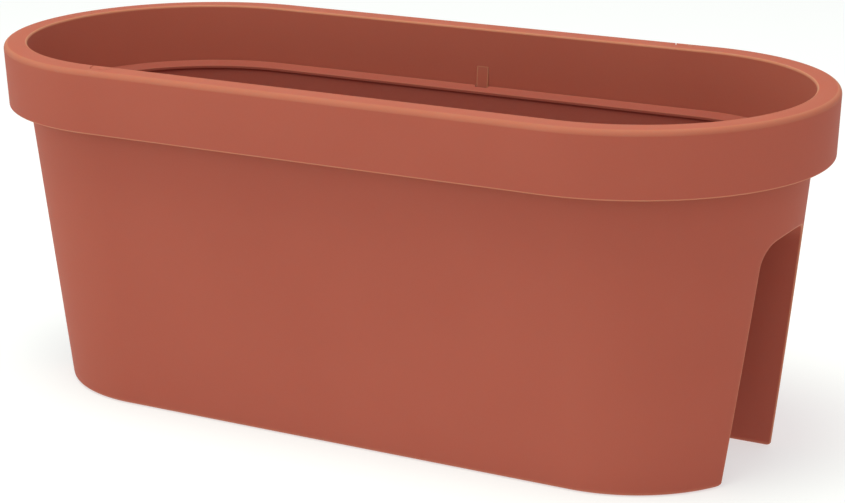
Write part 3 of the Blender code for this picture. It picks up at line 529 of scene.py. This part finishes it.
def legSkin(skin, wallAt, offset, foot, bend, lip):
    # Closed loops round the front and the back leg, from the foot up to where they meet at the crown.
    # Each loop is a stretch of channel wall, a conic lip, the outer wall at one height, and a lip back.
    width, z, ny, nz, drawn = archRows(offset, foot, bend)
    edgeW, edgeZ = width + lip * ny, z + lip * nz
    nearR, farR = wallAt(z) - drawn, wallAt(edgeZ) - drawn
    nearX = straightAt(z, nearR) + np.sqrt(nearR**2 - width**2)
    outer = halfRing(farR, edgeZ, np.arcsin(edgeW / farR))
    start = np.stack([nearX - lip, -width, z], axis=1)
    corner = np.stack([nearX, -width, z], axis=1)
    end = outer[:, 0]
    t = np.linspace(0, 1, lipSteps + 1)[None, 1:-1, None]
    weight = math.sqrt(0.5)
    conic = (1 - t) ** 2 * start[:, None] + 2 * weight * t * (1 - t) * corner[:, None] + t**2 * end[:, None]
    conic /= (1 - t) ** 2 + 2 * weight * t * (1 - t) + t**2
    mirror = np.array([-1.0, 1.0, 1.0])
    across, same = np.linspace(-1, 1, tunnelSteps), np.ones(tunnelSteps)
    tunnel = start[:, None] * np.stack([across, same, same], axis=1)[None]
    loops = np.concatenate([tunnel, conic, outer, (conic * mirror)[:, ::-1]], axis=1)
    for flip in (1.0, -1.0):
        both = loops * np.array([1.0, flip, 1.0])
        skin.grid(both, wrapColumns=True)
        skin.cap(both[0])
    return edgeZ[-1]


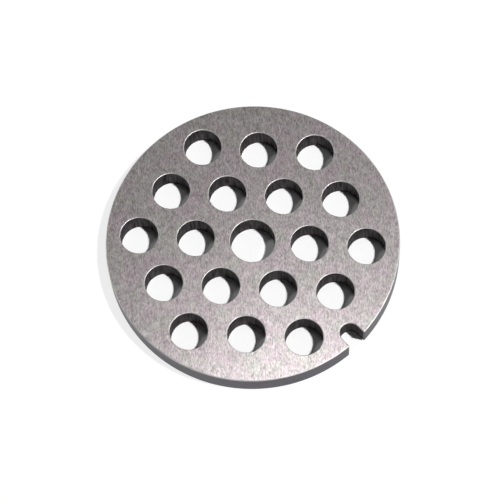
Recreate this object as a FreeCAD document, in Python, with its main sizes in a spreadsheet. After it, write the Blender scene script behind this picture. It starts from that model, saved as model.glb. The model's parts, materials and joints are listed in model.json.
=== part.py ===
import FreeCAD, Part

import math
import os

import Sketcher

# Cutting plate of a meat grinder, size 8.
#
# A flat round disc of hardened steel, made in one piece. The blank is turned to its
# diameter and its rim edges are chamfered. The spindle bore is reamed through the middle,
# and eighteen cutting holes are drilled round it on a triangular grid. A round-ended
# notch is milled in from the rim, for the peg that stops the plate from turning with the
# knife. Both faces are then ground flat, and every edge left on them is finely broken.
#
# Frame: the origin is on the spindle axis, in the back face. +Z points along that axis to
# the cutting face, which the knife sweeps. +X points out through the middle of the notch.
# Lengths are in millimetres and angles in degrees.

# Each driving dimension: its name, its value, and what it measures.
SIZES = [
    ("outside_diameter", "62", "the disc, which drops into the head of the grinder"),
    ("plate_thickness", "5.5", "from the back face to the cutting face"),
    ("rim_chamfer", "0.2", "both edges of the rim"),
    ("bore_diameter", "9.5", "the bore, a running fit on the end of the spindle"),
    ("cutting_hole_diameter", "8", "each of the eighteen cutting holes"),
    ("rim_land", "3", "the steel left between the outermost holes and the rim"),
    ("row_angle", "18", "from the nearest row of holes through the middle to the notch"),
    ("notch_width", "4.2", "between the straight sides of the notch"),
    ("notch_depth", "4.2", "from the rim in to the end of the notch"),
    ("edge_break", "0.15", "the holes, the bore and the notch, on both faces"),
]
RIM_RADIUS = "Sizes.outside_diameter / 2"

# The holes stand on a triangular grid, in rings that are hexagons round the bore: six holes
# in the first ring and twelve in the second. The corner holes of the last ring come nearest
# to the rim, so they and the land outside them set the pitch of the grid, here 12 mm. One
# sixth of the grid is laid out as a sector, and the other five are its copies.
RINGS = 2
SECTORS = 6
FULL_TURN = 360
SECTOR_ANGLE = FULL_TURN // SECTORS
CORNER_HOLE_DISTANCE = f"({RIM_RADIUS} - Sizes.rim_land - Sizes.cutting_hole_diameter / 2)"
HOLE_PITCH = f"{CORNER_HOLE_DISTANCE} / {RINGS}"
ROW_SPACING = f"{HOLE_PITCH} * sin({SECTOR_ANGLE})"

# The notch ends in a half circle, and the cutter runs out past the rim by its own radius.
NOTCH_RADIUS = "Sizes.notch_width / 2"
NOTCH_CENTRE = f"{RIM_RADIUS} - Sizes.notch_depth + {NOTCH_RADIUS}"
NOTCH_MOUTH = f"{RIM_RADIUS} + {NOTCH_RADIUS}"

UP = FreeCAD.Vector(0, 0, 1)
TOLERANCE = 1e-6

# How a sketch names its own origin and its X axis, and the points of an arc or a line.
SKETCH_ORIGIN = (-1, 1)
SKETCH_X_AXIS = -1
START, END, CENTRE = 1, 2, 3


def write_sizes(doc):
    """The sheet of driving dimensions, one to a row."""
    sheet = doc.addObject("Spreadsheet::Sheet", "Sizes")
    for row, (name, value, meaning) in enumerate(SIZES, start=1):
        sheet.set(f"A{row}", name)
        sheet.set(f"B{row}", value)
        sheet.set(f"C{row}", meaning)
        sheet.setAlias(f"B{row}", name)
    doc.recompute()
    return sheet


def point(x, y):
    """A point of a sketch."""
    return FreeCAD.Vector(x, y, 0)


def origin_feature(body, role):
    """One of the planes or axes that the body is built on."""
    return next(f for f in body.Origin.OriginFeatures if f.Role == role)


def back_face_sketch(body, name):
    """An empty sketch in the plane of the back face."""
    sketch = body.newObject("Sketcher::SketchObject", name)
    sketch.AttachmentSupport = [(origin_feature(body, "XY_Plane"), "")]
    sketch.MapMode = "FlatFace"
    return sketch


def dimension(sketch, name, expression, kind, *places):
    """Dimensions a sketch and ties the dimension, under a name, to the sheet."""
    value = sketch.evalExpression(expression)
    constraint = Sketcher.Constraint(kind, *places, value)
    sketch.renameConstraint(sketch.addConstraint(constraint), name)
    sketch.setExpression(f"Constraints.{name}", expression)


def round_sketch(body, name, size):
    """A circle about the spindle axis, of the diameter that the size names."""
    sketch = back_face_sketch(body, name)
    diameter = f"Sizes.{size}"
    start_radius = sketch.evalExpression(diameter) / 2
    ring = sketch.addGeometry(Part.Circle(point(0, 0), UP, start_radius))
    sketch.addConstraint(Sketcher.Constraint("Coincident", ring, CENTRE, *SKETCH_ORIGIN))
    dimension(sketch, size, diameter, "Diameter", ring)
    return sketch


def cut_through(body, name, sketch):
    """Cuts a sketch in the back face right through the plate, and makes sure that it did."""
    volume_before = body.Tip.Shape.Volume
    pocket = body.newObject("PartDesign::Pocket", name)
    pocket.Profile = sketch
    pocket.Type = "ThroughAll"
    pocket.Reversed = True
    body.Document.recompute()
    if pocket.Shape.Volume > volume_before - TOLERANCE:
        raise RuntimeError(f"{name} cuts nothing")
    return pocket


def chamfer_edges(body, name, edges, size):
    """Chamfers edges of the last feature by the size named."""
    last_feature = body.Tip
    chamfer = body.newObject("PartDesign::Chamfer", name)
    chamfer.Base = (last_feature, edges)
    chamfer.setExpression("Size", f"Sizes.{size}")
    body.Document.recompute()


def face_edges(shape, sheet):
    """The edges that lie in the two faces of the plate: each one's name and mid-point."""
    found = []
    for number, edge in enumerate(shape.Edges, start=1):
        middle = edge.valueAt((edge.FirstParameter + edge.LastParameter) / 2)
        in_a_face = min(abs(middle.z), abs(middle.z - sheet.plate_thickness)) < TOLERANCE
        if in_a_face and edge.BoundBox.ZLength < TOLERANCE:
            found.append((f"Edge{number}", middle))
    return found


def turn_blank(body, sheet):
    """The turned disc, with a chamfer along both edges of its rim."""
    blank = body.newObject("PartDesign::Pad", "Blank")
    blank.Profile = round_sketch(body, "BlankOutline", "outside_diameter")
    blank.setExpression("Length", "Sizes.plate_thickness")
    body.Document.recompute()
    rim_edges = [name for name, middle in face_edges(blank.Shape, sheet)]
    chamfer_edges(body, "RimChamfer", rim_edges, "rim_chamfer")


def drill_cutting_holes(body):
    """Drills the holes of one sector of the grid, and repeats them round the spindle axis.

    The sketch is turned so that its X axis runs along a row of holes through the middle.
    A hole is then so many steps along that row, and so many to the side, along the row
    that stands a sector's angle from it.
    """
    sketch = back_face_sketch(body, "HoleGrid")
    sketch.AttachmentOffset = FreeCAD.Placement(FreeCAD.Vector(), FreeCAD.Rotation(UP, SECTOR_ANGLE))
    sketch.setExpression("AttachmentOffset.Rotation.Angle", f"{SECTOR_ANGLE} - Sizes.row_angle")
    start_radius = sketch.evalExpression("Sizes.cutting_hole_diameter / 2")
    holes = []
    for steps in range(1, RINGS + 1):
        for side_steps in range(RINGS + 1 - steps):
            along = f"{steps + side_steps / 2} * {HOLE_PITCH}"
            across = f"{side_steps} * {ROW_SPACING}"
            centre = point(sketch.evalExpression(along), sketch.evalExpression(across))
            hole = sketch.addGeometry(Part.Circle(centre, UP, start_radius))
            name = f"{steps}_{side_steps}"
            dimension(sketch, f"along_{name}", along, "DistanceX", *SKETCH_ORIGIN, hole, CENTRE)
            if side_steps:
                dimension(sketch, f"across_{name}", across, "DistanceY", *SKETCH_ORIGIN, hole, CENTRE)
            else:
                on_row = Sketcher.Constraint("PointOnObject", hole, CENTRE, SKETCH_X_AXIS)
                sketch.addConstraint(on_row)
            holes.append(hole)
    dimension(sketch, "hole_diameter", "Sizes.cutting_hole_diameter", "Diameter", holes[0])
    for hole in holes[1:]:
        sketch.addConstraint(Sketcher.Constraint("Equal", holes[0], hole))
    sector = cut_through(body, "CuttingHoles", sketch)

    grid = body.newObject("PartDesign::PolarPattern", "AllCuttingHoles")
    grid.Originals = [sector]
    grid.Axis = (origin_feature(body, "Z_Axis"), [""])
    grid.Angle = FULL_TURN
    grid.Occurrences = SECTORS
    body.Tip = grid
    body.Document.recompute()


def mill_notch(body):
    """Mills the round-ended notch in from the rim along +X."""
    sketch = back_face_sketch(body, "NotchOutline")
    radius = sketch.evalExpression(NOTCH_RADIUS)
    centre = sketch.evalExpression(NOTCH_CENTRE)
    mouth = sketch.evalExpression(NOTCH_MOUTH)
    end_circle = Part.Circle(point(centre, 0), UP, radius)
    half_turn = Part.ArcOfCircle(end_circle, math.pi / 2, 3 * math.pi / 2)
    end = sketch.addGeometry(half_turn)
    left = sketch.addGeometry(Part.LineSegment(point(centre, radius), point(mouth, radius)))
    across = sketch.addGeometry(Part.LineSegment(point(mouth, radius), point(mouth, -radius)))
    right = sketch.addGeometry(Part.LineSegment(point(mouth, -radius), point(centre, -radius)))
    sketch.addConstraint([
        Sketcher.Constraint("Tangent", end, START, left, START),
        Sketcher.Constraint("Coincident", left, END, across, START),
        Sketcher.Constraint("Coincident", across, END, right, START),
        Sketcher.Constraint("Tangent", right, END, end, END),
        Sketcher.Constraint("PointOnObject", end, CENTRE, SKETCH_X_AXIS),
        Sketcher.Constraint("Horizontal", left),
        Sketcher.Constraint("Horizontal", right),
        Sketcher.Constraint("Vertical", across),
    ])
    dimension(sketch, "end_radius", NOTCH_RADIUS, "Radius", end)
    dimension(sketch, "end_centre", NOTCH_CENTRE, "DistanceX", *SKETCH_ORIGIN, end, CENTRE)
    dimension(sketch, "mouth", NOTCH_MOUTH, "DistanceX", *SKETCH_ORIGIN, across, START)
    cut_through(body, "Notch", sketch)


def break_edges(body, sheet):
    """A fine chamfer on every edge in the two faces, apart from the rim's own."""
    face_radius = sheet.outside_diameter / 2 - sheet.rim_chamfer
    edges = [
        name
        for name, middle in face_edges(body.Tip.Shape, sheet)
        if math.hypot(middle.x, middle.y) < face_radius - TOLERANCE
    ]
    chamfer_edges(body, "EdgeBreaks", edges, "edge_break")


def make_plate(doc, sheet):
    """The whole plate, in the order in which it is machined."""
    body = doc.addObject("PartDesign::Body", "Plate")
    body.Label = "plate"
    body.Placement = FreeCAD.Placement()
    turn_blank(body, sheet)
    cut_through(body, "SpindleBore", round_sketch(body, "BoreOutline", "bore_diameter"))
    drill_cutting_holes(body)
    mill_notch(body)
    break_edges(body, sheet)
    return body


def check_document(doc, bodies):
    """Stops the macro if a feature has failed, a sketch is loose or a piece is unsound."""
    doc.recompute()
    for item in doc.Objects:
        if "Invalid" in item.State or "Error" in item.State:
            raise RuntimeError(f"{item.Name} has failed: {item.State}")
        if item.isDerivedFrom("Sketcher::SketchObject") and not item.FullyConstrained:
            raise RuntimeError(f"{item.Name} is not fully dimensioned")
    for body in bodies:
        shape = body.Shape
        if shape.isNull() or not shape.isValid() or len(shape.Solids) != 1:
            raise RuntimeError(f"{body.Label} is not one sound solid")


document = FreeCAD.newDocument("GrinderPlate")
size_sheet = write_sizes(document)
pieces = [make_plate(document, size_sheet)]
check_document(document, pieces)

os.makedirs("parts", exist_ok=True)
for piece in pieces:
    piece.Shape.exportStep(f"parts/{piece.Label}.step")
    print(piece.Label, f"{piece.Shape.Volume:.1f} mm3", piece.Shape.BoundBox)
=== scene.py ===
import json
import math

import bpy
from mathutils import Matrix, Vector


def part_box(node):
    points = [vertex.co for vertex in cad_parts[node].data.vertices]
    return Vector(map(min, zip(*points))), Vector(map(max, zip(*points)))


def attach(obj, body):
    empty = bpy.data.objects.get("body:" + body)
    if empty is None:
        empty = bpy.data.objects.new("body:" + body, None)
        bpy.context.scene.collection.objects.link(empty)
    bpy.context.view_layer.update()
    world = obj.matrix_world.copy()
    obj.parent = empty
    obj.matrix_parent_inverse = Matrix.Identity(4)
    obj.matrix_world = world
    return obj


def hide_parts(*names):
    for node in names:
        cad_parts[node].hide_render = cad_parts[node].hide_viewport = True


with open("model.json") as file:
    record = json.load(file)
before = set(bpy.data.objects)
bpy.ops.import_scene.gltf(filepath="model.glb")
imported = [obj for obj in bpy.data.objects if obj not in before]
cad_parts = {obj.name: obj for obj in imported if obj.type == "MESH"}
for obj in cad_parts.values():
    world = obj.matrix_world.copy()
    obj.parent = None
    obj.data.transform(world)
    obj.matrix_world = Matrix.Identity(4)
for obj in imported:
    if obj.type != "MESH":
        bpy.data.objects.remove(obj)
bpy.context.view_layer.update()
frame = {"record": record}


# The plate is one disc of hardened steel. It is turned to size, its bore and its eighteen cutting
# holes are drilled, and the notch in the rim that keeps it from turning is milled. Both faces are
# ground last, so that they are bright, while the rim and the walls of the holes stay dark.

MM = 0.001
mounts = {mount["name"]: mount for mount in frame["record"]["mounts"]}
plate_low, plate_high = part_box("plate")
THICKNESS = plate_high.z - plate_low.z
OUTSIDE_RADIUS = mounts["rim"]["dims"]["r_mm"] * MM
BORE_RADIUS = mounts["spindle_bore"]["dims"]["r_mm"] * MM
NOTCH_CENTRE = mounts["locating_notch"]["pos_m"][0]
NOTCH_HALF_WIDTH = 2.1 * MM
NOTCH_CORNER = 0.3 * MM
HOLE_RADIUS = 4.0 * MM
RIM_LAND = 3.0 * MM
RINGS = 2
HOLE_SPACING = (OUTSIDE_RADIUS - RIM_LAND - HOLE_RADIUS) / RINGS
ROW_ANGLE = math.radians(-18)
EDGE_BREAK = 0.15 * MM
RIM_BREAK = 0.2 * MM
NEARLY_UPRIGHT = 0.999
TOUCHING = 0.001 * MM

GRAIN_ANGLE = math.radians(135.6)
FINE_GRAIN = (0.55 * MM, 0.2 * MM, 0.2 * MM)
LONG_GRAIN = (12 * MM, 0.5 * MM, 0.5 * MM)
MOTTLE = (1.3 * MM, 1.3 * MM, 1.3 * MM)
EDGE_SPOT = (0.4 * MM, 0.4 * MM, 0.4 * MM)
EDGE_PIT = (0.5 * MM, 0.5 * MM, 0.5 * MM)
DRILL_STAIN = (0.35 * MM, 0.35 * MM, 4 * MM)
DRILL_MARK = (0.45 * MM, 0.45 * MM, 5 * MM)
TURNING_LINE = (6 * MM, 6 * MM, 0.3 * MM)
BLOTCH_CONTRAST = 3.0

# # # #

Goal of the exercise
This exercise asks for the lines from the line with "pieces = [make_plate(document, size_sheet)]" to the line with "for node in", both lines included, set down exactly and with nothing else.

Reply
pieces = [make_plate(document, size_sheet)]
check_document(document, pieces)

os.makedirs("parts", exist_ok=True)
for piece in pieces:
    piece.Shape.exportStep(f"parts/{piece.Label}.step")
    print(piece.Label, f"{piece.Shape.Volume:.1f} mm3", piece.Shape.BoundBox)
=== scene.py ===
import json
import math

import bpy
from mathutils import Matrix, Vector


def part_box(node):
    points = [vertex.co for vertex in cad_parts[node].data.vertices]
    return Vector(map(min, zip(*points))), Vector(map(max, zip(*points)))


def attach(obj, body):
    empty = bpy.data.objects.get("body:" + body)
    if empty is None:
        empty = bpy.data.objects.new("body:" + body, None)
        bpy.context.scene.collection.objects.link(empty)
    bpy.context.view_layer.update()
    world = obj.matrix_world.copy()
    obj.parent = empty
    obj.matrix_parent_inverse = Matrix.Identity(4)
    obj.matrix_world = world
    return obj


def hide_parts(*names):
    for node in names:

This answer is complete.